Although Prussia enjoyed considerably fewer resources than its larger neighbors, it was nevertheless one of Europe’s great powers and able to raise substantial military forces when required. The Prussian Army had a good reputation for its effectiveness on the field of battle, its professionalism, especially of its officer corps, and its aggressive spirit. Other armies copied its methods. Despite that, the Prussian Army suffered the most devastating defeat of the French Revolutionary and Napoleonic Wars in the campaign of 1806.

Prussia committed substantial forces to the earlier campaigns of the Revolutionary Wars. An army under the Duke of Brunswick invaded France in the fall of 1792. It took the fortresses of Longwy and Verdun before being halted at Valmy on 20 September. Prussian forces fought in the Rhineland for the next three years, acquitting themselves well against the invading French, with their light forces performing particularly well. The costs of this war drained the Prussian economy, and because there were easier pickings in the East, the Prussians withdrew from the war with the Treaty of Basle in 1795. This separate peace with France began a decade of Prussian isolation that ended with the catastrophe of 1806.

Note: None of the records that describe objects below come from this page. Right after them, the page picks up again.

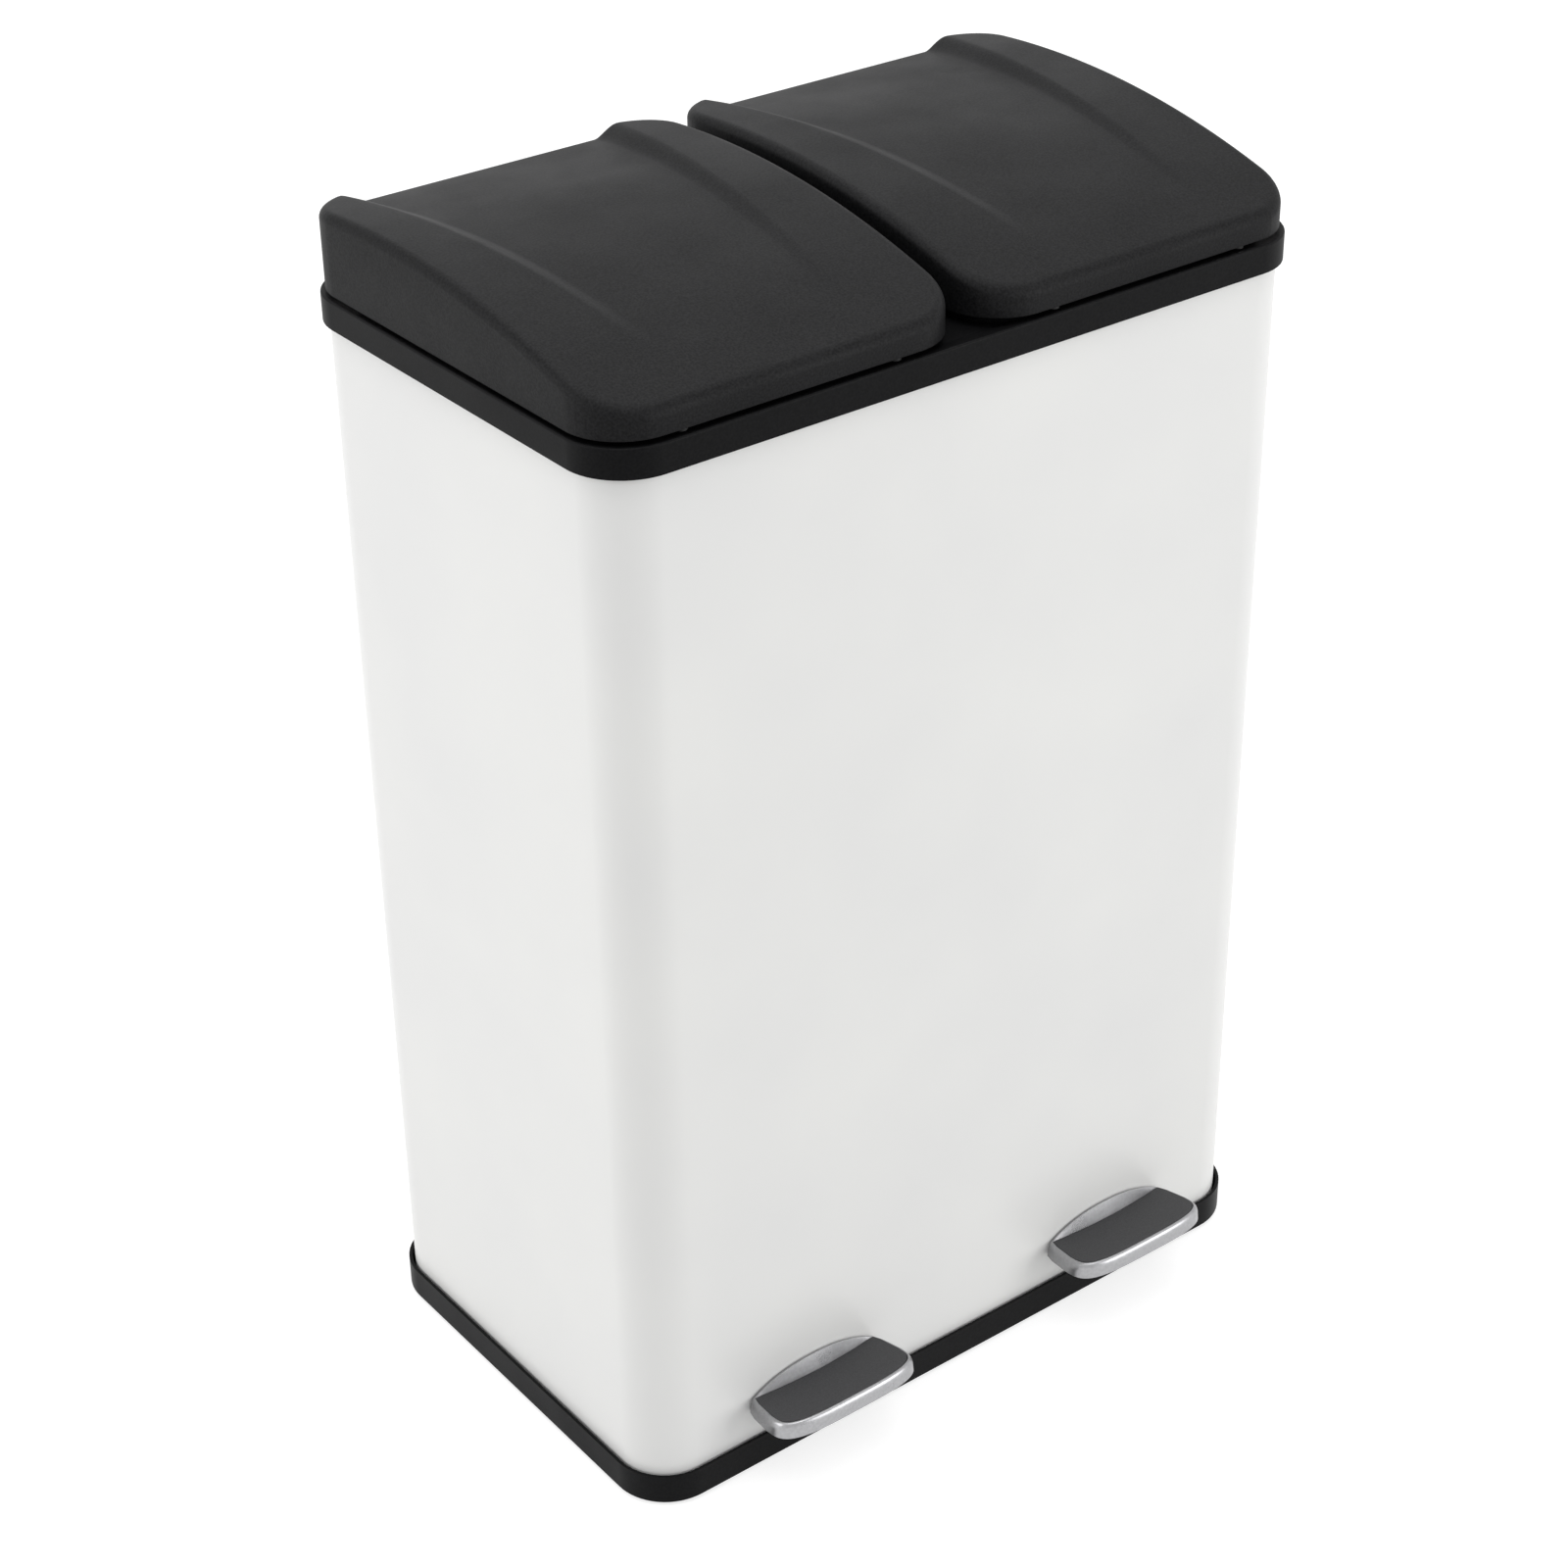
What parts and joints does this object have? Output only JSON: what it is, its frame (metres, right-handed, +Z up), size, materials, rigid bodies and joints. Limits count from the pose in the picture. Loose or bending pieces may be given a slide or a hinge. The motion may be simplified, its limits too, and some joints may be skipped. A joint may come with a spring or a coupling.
{
  "type": "double recycling bin",
  "caption": "Upright twin waste bin: rounded sleeve, dark rim and base, side-by-side crowned lids that pedals raise, lift-out buckets inside.",
  "frame": {"origin": "on the floor, under the middle of the whole outline, pedals included", "axes": "+Z up; the pedals face -Y; +X to the right, seen from the front"},
  "size_m": [0.425, 0.2986, 0.6565],
  "materials": {
    "white_enamel": "smooth satin white enamel",
    "black_plastic": "fine-grained matt",
    "grey_plastic": "smooth matt",
    "pale_acetal": "smooth, slightly waxy",
    "satin_chrome": "satin",
    "zinc_steel": "zinc-plated",
    "black_rubber": "matt",
    "grey_rubber": "matt, fine-grained"
  },
  "bodies": {
    "bin": {"body_shell": "white_enamel", "base_tray": "black_plastic", "base_feet": "black_rubber", "base_screws": "zinc_steel", "top_rim": "black_plastic", "hinge_pin_left": "zinc_steel", "hinge_pin_right": "zinc_steel", "lever_axle_left": "zinc_steel", "lever_axle_right": "zinc_steel", "axle_clips": "zinc_steel", "rod_guide_left": "pale_acetal", "rod_guide_right": "pale_acetal", "guide_screws": "zinc_steel", "rod_bush_left": "pale_acetal", "rod_bush_right": "pale_acetal"},
    "left_lid": {"lid_left": "black_plastic", "lid_cam_left": "pale_acetal", "lid_bumpers_left": "black_rubber", "cam_screws_left": "zinc_steel"},
    "left_pedal": {"pedal_cap_left": "satin_chrome", "pedal_pad_left": "grey_rubber", "pedal_lever_left": "zinc_steel", "pedal_screws_left": "zinc_steel"},
    "left_rod": {"push_rod_left": "zinc_steel", "rod_foot_left": "pale_acetal"},
    "left_bucket": {"bucket_left": "grey_plastic"},
    "left_handle": {"bucket_bail_left": "zinc_steel", "bail_grip_left": "black_plastic"},
    "right_lid": {"lid_right": "black_plastic", "lid_cam_right": "pale_acetal", "lid_bumpers_right": "black_rubber", "cam_screws_right": "zinc_steel"},
    "right_pedal": {"pedal_cap_right": "satin_chrome", "pedal_pad_right": "grey_rubber", "pedal_lever_right": "zinc_steel", "pedal_screws_right": "zinc_steel"},
    "right_rod": {"push_rod_right": "zinc_steel", "rod_foot_right": "pale_acetal"},
    "right_bucket": {"bucket_right": "grey_plastic"},
    "right_handle": {"bucket_bail_right": "zinc_steel", "bail_grip_right": "black_plastic"}
  },
  "joints": [
    {"name": "left_lid_hinge", "type": "hinge", "parent": "bin", "child": "left_lid", "pos_m": [-0.1079, 0.14025, 0.624], "axis": [-1, 0, 0], "range_deg": [0, 75]},
    {"name": "left_pedal_hinge", "type": "hinge", "parent": "bin", "child": "left_pedal", "pos_m": [-0.1045, -0.03175, 0.03], "axis": [1, 0, 0], "range_deg": [0, 8.21]},
    {"name": "left_rod_slide", "type": "slide", "parent": "bin", "child": "left_rod", "axis": [0, 0, 1], "range_m": [0, 0.02226]},
    {"name": "left_bucket_lift", "type": "slide", "parent": "bin", "child": "left_bucket", "axis": [0, 0, 1], "range_m": [0, 0.01]},
    {"name": "left_handle_hinge", "type": "hinge", "parent": "left_bucket", "child": "left_handle", "pos_m": [-0.1045, 0.00275, 0.6131], "axis": [1, 0, 0], "range_deg": [0, 14]},
    {"name": "right_lid_hinge", "type": "hinge", "parent": "bin", "child": "right_lid", "pos_m": [0.1079, 0.14025, 0.624], "axis": [-1, 0, 0], "range_deg": [0, 75]},
    {"name": "right_pedal_hinge", "type": "hinge", "parent": "bin", "child": "right_pedal", "pos_m": [0.1045, -0.03175, 0.03], "axis": [1, 0, 0], "range_deg": [0, 8.21]},
    {"name": "right_rod_slide", "type": "slide", "parent": "bin", "child": "right_rod", "axis": [0, 0, 1], "range_m": [0, 0.02226]},
    {"name": "right_bucket_lift", "type": "slide", "parent": "bin", "child": "right_bucket", "axis": [0, 0, 1], "range_m": [0, 0.01]},
    {"name": "right_handle_hinge", "type": "hinge", "parent": "right_bucket", "child": "right_handle", "pos_m": [0.1045, 0.00275, 0.6131], "axis": [1, 0, 0], "range_deg": [0, 14]}
  ],
  "couplings": [
    {"joint": "left_pedal_hinge", "follows": "left_lid_hinge", "ratio": 0.10949},
    {"joint": "left_rod_slide", "follows": "left_lid_hinge", "m_per_rad": 0.017},
    {"joint": "right_pedal_hinge", "follows": "right_lid_hinge", "ratio": 0.10949},
    {"joint": "right_rod_slide", "follows": "right_lid_hinge", "m_per_rad": 0.017}
  ]
}
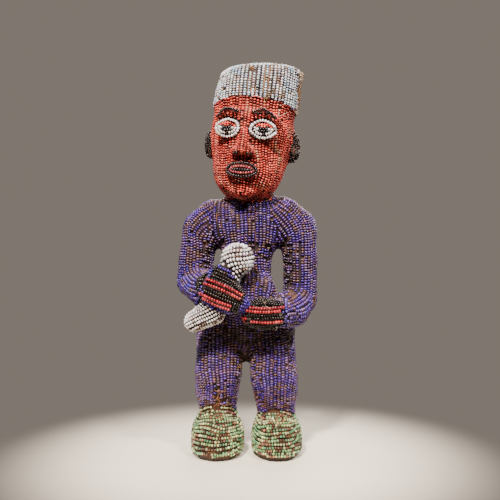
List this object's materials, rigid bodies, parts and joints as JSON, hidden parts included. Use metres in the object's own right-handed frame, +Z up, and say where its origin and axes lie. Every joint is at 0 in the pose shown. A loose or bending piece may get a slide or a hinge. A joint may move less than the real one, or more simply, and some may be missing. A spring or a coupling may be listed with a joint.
{
  "type": "beaded figure",
  "caption": "Standing human figure closely covered in rows of glass beads, with a flat-topped cap, bent knees, and a white gourd held in front with both hands.",
  "frame": {"origin": "on the ground under the middle of the figure's width and depth", "axes": "+Z up, -Y the way the figure faces, +X towards the figure's own left hand"},
  "size_m": [0.1538, 0.1226, 0.4127],
  "materials": {
    "body_beads": "opaque violet-blue glass beads, satin with small highlights",
    "face_beads": "opaque coral-red glass beads, satin",
    "cap_beads": "opaque pale blue-white glass beads, satin",
    "foot_beads": "opaque pale green glass beads, satin",
    "white_beads": "opaque white glass beads, satin",
    "black_beads": "opaque black and dark brown glass beads, satin",
    "red_beads": "opaque red glass beads, satin",
    "cloth": "brown woven plant-fibre cloth with sewing thread, matt and a little worn",
    "sole": "dark carved wood, matt"
  },
  "bodies": {
    "root": {"figure": "body_beads", "eye_ring_right": "white_beads", "brow_right": "black_beads", "eye_ring_left": "white_beads", "brow_left": "black_beads", "mouth_ring": "black_beads", "right_hand_red_row_1": "red_beads", "right_hand_red_row_2": "red_beads", "right_hand_red_row_3": "red_beads", "right_hand_red_row_4": "red_beads", "left_hand_red_row_1": "red_beads", "left_hand_red_row_2": "red_beads", "left_hand_red_row_3": "red_beads"}
  },
  "joints": []
}
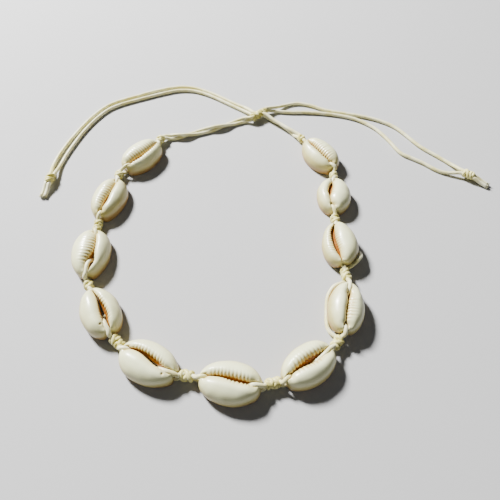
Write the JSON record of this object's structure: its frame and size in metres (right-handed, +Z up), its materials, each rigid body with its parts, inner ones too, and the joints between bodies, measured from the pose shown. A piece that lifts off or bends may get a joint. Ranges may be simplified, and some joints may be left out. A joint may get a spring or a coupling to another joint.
{
  "type": "shell necklace",
  "caption": "Choker of cut cowrie shells tied onto a doubled silky cord, closed by a sliding knot, with long knotted free ends, lying open on a flat surface.",
  "frame": {"origin": "centre of the shell string's box on the surface it lies on, at the height of the shells' cut backs", "axes": "+Z up from the surface, +Y from the front shells towards the sliding knot, +X to the wearer's side at the right of the picture"},
  "size_m": [0.191, 0.1604, 0.0087],
  "materials": {
    "shell": "glossy cream-white shell with an orange-brown inside",
    "cord": "silky pale yellow braided cord"
  },
  "bodies": {
    "root": {"shell_01": "shell", "shell_02": "shell", "shell_03": "shell", "shell_04": "shell", "shell_05": "shell", "shell_06": "shell", "shell_07": "shell", "shell_08": "shell", "shell_09": "shell", "shell_10": "shell", "shell_11": "shell", "front_strand_01": "cord", "front_strand_02": "cord", "front_strand_03": "cord", "front_strand_04": "cord", "front_strand_05": "cord", "front_strand_06": "cord", "front_strand_07": "cord", "front_strand_08": "cord", "front_strand_09": "cord", "front_strand_10": "cord", "front_strand_11": "cord", "back_strand_01": "cord", "back_strand_02": "cord", "back_strand_03": "cord", "back_strand_04": "cord", "back_strand_05": "cord", "back_strand_06": "cord", "back_strand_07": "cord", "back_strand_08": "cord", "back_strand_09": "cord", "back_strand_10": "cord", "back_strand_11": "cord", "knot_01": "cord", "knot_02": "cord", "knot_03": "cord", "knot_04": "cord", "knot_05": "cord", "knot_06": "cord", "knot_07": "cord", "knot_08": "cord", "knot_09": "cord", "knot_10": "cord", "knot_11": "cord", "knot_12": "cord", "neck_cord_left_a": "cord", "neck_cord_left_b": "cord", "neck_cord_right_a": "cord", "neck_cord_right_b": "cord", "free_cord_left_a": "cord", "free_cord_left_b": "cord", "free_cord_right_a": "cord", "free_cord_right_b": "cord", "slide_knot": "cord", "end_knot_left": "cord", "end_knot_right": "cord", "tails_left": "cord", "tails_right": "cord"}
  },
  "joints": []
}
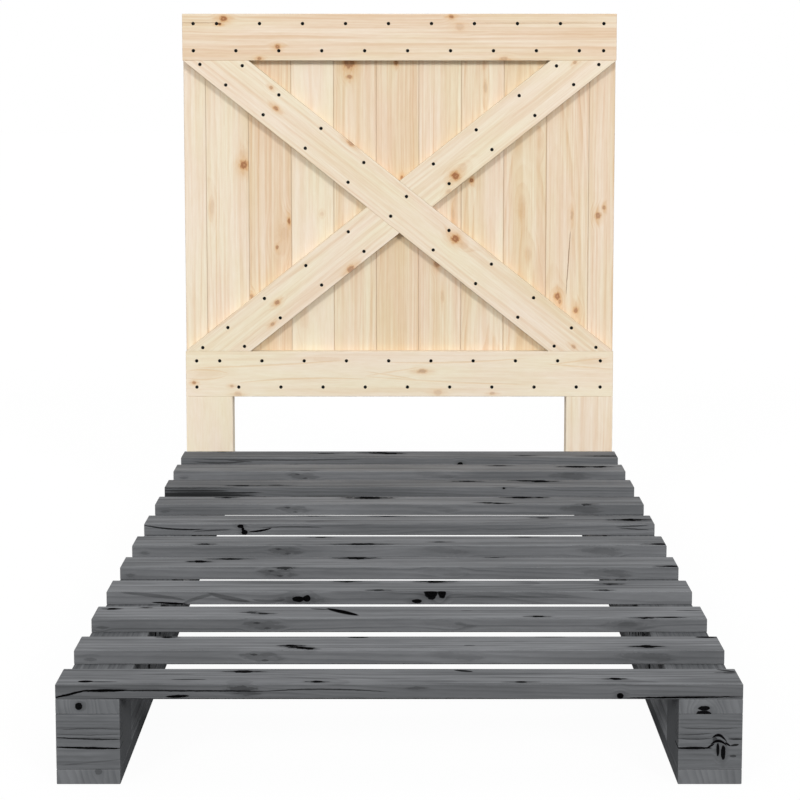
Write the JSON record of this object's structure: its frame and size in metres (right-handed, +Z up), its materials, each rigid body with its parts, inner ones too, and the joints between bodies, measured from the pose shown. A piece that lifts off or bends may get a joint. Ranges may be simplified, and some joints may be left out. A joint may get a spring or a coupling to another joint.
{
  "type": "bed frame",
  "caption": "Single slatted bed frame of pine on two box runners, with an upright plank headboard braced by a diagonal cross.",
  "frame": {"origin": "floor level, under the middle of the whole outline", "axes": "+Y from the foot end to the headboard, +Z up, +X to the right when the headboard is seen from the foot end"},
  "size_m": [0.9, 2.06, 1.04],
  "materials": {
    "natural_pine": "bare planed pine, satin",
    "grey_pine": "grey stained pine, matt",
    "black_screw": "black coated steel",
    "zinc_steel": "zinc plated"
  },
  "bodies": {
    "root": {"brace_long": "natural_pine", "brace_lower": "natural_pine", "brace_upper": "natural_pine", "headboard_bottom_batten": "natural_pine", "headboard_coach_screws": "zinc_steel", "headboard_leg_left": "natural_pine", "headboard_leg_right": "natural_pine", "headboard_plank_01": "natural_pine", "headboard_plank_02": "natural_pine", "headboard_plank_03": "natural_pine", "headboard_plank_04": "natural_pine", "headboard_plank_05": "natural_pine", "headboard_plank_06": "natural_pine", "headboard_plank_07": "natural_pine", "headboard_plank_08": "natural_pine", "headboard_plank_09": "natural_pine", "headboard_plank_10": "natural_pine", "headboard_plank_11": "natural_pine", "headboard_screws": "black_screw", "headboard_top_batten": "natural_pine", "joining_plate_screws": "zinc_steel", "joining_plates": "zinc_steel", "left_front_bottom_board": "grey_pine", "left_front_foot_block": "grey_pine", "left_front_inner_side": "grey_pine", "left_front_joint_block": "grey_pine", "left_front_outer_side": "grey_pine", "left_front_top_board": "grey_pine", "left_rear_bottom_board": "grey_pine", "left_rear_head_block": "grey_pine", "left_rear_inner_side": "grey_pine", "left_rear_joint_block": "grey_pine", "left_rear_outer_side": "grey_pine", "left_rear_top_board": "grey_pine", "right_front_bottom_board": "grey_pine", "right_front_foot_block": "grey_pine", "right_front_inner_side": "grey_pine", "right_front_joint_block": "grey_pine", "right_front_outer_side": "grey_pine", "right_front_top_board": "grey_pine", "right_rear_bottom_board": "grey_pine", "right_rear_head_block": "grey_pine", "right_rear_inner_side": "grey_pine", "right_rear_joint_block": "grey_pine", "right_rear_outer_side": "grey_pine", "right_rear_top_board": "grey_pine", "runner_dowels": "natural_pine", "runner_screws": "zinc_steel", "slat_01": "grey_pine", "slat_02": "grey_pine", "slat_03": "grey_pine", "slat_04": "grey_pine", "slat_05": "grey_pine", "slat_06": "grey_pine", "slat_07": "grey_pine", "slat_08": "grey_pine", "slat_09": "grey_pine", "slat_10": "grey_pine", "slat_11": "grey_pine", "slat_screws": "zinc_steel"}
  },
  "joints": []
}
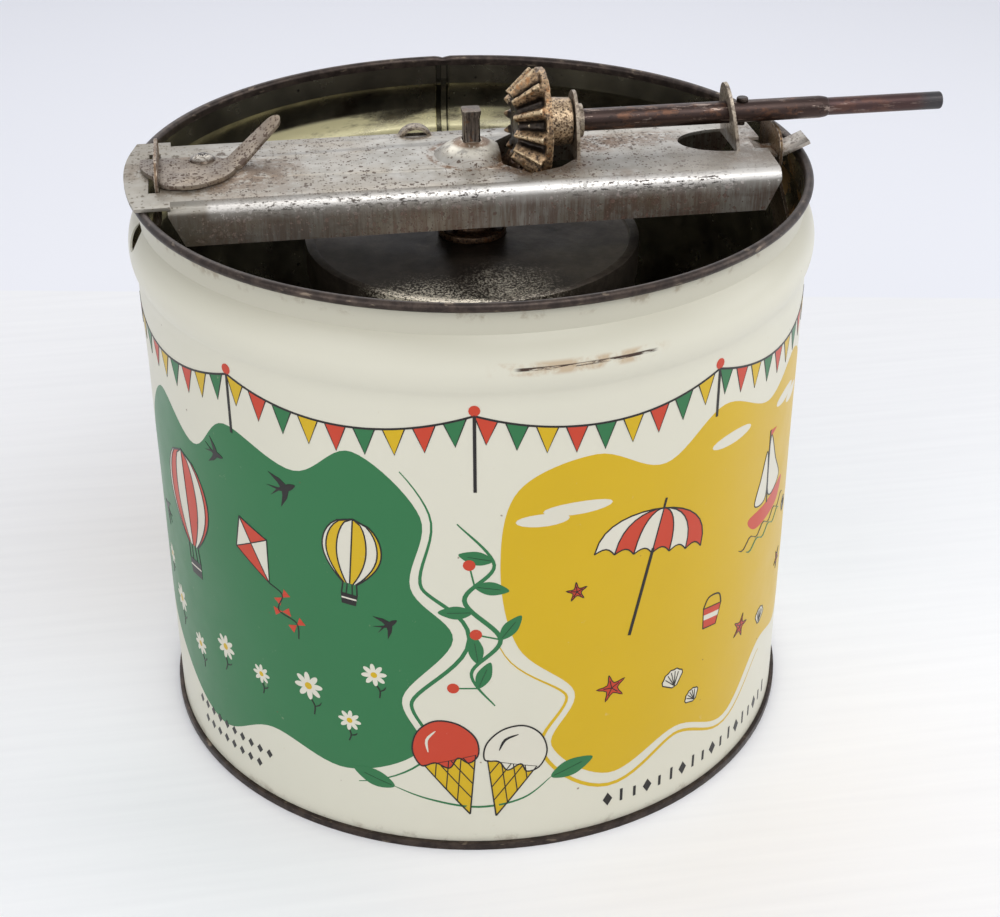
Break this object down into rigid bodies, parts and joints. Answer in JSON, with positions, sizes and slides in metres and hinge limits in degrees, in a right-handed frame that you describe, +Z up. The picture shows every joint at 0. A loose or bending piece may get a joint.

The Prussian Army did mobilize its forces toward the end of 1805, but the planned intervention in the War of the Third Coalition did not come to fruition because Napoleon’s victory at Austerlitz on 2 December preempted this. Having conquered Austria and thrown Russia’s army out of central Europe, Napoleon next turned his attention to Prussia. He goaded Prussia into a war in unfavorable circumstances in the fall of 1806, the Prussian army suffered a severe defeat at the twin battles of Jena and Auerstädt on 14 October, and any chance of continuing the war vanished in the wake of the highly effective pursuit undertaken by Napoleon’s forces and the capitulation of several important fortresses. The Treaty of Tilsit concluded the following summer reduced Prussia to a second-rate power subservient to Napoleon’s wishes.

The years that followed were marked by economic devastation caused by the reparations demanded by Napoleon and the costs of supplying an army of occupation. Patriots such as Karl August Fürst von Hardenberg, Heinrich Freiherr vom Stein, Gebhard von Blücher, Gerhard von Scharnhorst, and August von Gneisenau plotted and conspired against the French. Secret societies prepared the country’s intellectuals both mentally and physically for an uprising.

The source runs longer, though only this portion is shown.